At the helm of the anti-crime program was England-born Empress PJ Crosby, a poet and educator who at the age of 15 started working with children. She first came to St. Thomas in 2008, launching Poetic Beginnings, an intensive eight-week speech and writing program. That program, with support from Pistarckle Theater and Kidscope Inc., helped some 400 young people speak their minds.

“It’s all about giving the children a voice,” said Crosby, relating how her students would ask her questions that they were uncomfortable asking their parents or teachers for fear of getting in trouble.

“I already knew that, but it was more here,” she said, pointing to her head, “than here,” pointing to her heart.

Crosby officially moved to St. Thomas in 2012, armed with educational background in early childhood education, political science and psychology, and strong ideas about societal problems, and their causes. When Pistarckle Theater producer Nikki Emerich approached her to design a leadership program for the youth that would address violence in the community, Crosby was ready with a plan.

“Stopping crime starts at the roots,” she said. “I started with the fact that anything you need to know, you have to start at the roots to find out how it ended up this way.”

With help from her husband, George Carty, who taught video production at the Royal Theatre in Florida, Crosby came up with a four-week film-and-live-stage program in which students age 11 to 17 learned about writing, filmmaking, scripting, and live stage performance.

The program hit its first obstacle during its first week, when Crosby realized that some of her students did not have a working grasp of basic writing.

“Most of them don’t know how to write, just write a paragraph,” she said. “I don’t understand how they get to tenth grade and they can’t write. That just blows me away. That’s the first thing we do: we work on writing.”

The second week focused on filmmaking. Students created short films and PSAs on issues that concern them. By the third week, they were immersed in live stage, learning the basics of writing and performing for theater, and lighting and stage design.

When asked how film and theater tied into leadership, she said, “Rather than just being a stage or movie thing, it’s deeper than that: it’s a direction. The choice that they make is whether they become a leader or not, but you can only make sound choices if you know how to judge what you are given to make choices of.”

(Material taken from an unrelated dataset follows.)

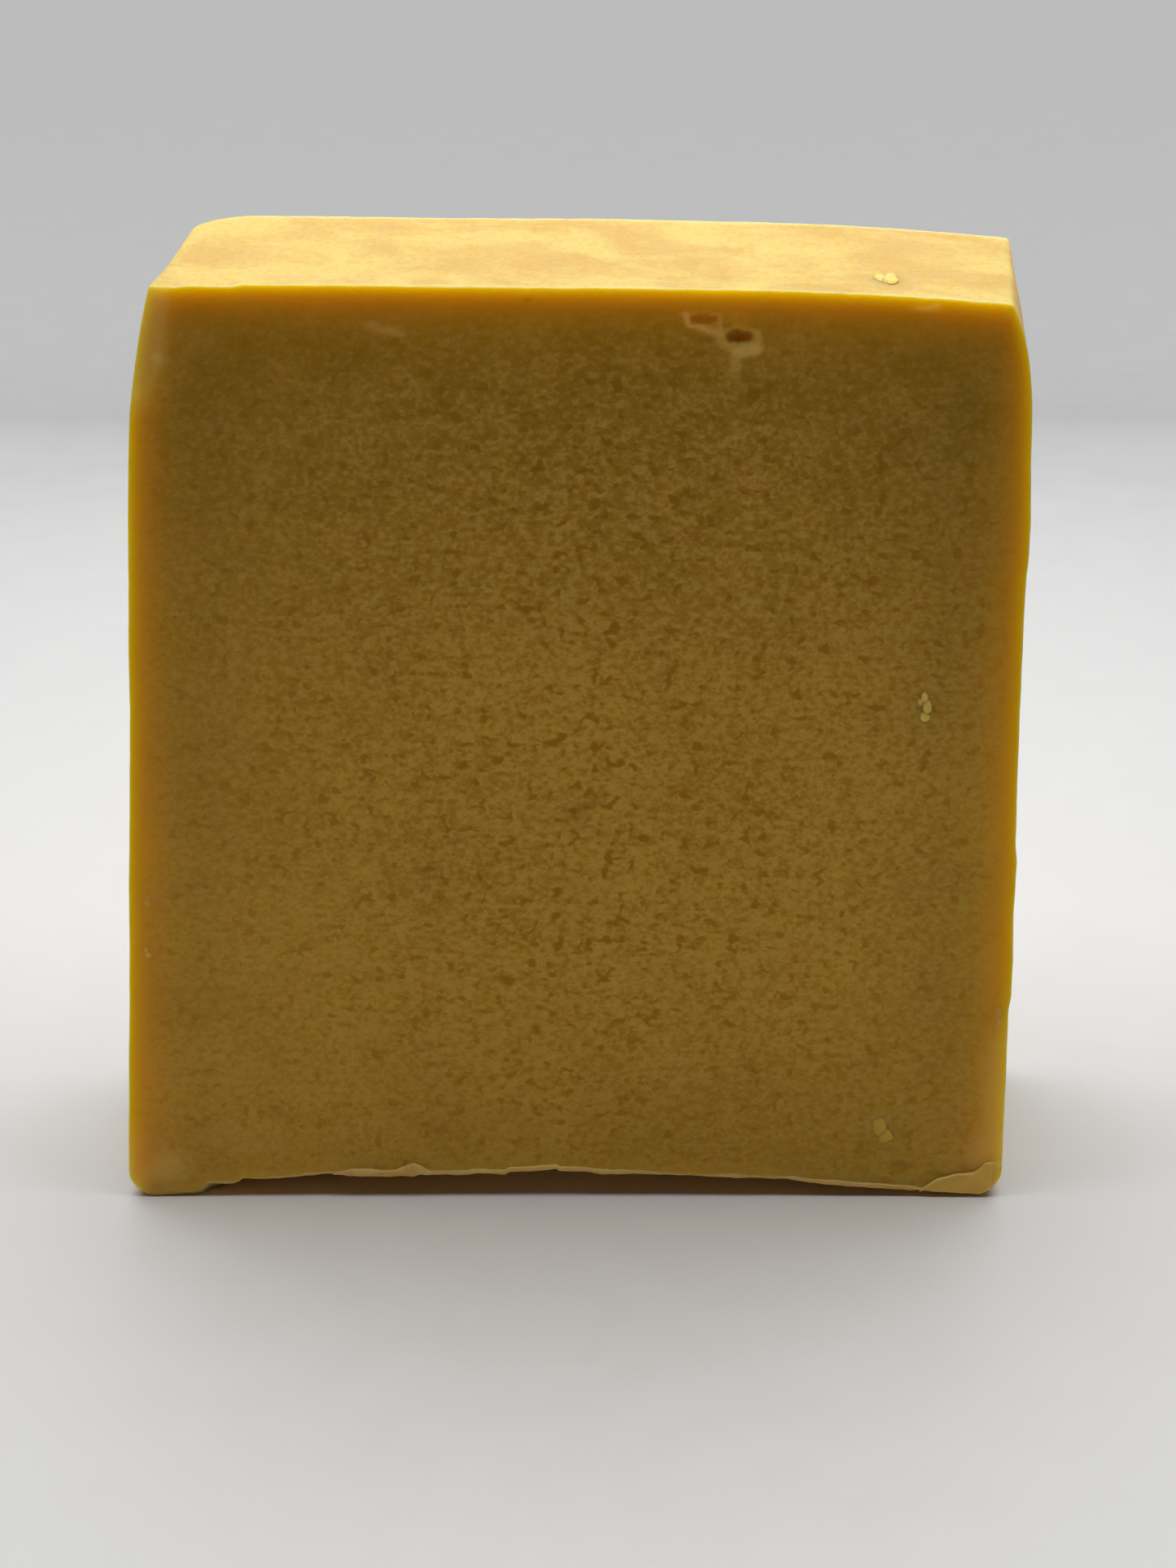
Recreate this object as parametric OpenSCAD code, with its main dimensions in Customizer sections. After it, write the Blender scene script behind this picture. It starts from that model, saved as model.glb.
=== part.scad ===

Learning about the elements of filming and live stage helped the students exercise making good choices toward a final product, Crosby said. Mason agreed, sharing his own experience directing a PSA.

“A leader commands or leads a person or a group,” he said. “As a director, you have to make sure you remember and deal with everything that needs to be done, such as lighting, costume changes, sounds and stage direction for actors.”

Crosby expressed her satisfaction during the Friday program, which ended with a Leadership Pledge from the camp graduates.

“They learned that to stop the crimes committed today, you have to go back to the beginning,” she said about her students, “and also letting people know that it’s okay to get involved. Their involvement is the only way crime is going to stop.”